### WHAT YOU SHOULD DO
Check every line below for the word "with" and show those that hold it.

### SOURCE DATA

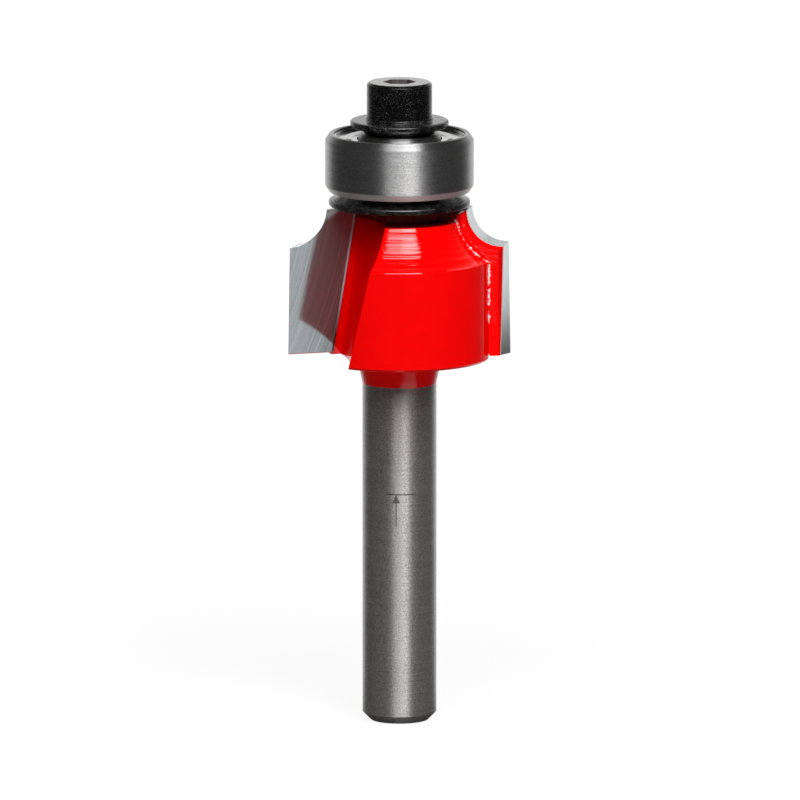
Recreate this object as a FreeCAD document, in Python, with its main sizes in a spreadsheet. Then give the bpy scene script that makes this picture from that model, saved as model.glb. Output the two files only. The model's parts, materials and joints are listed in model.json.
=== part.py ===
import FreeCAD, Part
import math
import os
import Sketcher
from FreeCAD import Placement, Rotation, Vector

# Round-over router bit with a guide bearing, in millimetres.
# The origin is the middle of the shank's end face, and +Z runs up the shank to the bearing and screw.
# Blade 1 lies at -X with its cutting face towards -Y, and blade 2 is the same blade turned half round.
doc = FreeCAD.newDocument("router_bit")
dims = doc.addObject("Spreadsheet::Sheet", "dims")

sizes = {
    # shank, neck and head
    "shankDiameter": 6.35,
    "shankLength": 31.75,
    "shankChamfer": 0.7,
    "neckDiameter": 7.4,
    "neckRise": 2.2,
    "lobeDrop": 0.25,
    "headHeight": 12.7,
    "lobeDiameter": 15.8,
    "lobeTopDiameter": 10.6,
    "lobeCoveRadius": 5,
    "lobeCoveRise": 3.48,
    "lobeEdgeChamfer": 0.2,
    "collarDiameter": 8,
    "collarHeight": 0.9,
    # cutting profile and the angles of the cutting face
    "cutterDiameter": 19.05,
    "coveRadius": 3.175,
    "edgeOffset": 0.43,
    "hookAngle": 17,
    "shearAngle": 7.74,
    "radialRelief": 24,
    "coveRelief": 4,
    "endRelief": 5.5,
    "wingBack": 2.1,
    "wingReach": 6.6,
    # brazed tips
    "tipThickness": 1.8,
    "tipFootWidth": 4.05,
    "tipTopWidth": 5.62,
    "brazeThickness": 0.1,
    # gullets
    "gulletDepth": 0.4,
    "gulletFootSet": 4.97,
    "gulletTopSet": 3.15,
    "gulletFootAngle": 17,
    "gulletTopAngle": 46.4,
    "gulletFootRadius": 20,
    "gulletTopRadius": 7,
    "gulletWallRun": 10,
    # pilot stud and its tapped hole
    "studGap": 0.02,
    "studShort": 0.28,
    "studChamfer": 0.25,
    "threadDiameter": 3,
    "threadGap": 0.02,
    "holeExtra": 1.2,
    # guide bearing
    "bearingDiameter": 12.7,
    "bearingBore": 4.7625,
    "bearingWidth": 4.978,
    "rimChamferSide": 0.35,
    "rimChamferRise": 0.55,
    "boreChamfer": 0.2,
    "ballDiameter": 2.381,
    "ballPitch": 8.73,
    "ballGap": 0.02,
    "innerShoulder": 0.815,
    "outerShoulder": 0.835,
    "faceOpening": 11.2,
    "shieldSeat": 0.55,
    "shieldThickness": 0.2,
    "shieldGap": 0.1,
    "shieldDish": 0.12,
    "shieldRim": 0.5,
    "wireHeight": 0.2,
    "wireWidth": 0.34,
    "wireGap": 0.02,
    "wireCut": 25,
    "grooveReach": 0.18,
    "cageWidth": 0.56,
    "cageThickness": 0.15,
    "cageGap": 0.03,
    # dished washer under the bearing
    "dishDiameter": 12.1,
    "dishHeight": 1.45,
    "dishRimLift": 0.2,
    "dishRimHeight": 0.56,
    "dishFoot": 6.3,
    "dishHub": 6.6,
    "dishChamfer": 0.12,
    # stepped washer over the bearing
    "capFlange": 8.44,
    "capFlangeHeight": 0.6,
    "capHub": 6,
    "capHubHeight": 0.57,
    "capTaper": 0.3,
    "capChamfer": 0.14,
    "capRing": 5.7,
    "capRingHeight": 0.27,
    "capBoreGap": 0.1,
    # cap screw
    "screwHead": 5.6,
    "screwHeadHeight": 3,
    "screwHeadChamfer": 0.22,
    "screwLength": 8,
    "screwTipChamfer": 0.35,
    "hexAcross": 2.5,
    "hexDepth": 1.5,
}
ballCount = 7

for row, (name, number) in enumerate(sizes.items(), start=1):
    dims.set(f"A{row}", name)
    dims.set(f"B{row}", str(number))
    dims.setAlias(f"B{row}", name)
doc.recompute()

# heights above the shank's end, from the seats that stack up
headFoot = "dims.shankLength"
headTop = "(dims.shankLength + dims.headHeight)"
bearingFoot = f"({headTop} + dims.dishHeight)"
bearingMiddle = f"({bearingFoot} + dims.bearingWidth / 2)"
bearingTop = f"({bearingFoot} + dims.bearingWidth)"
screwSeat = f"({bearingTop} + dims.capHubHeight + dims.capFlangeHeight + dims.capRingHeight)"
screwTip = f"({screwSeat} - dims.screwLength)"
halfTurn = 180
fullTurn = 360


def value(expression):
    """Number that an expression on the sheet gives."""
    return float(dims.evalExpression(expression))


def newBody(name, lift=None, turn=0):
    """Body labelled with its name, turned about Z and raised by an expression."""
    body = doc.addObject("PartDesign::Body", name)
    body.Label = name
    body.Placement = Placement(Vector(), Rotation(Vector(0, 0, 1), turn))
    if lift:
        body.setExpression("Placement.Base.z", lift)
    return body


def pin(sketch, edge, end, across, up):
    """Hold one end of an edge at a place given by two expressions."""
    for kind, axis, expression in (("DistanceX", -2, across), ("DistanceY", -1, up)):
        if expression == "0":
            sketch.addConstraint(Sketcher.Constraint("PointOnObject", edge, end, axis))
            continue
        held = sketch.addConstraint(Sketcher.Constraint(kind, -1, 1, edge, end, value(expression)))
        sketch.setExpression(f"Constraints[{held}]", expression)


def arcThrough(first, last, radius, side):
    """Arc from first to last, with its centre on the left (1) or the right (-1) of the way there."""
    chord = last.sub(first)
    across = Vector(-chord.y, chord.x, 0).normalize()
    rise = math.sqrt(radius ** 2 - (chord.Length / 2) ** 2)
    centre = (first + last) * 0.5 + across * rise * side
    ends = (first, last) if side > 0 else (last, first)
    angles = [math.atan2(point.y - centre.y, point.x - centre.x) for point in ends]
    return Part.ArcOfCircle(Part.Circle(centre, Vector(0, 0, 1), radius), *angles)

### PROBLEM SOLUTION
Recreate this object as a FreeCAD document, in Python, with its main sizes in a spreadsheet. Then give the bpy scene script that makes this picture from that model, saved as model.glb. Output the two files only. The model's parts, materials and joints are listed in model.json.
# Round-over router bit with a guide bearing, in millimetres.
# Blade 1 lies at -X with its cutting face towards -Y, and blade 2 is the same blade turned half round.
    """Body labelled with its name, turned about Z and raised by an expression."""
    """Arc from first to last, with its centre on the left (1) or the right (-1) of the way there."""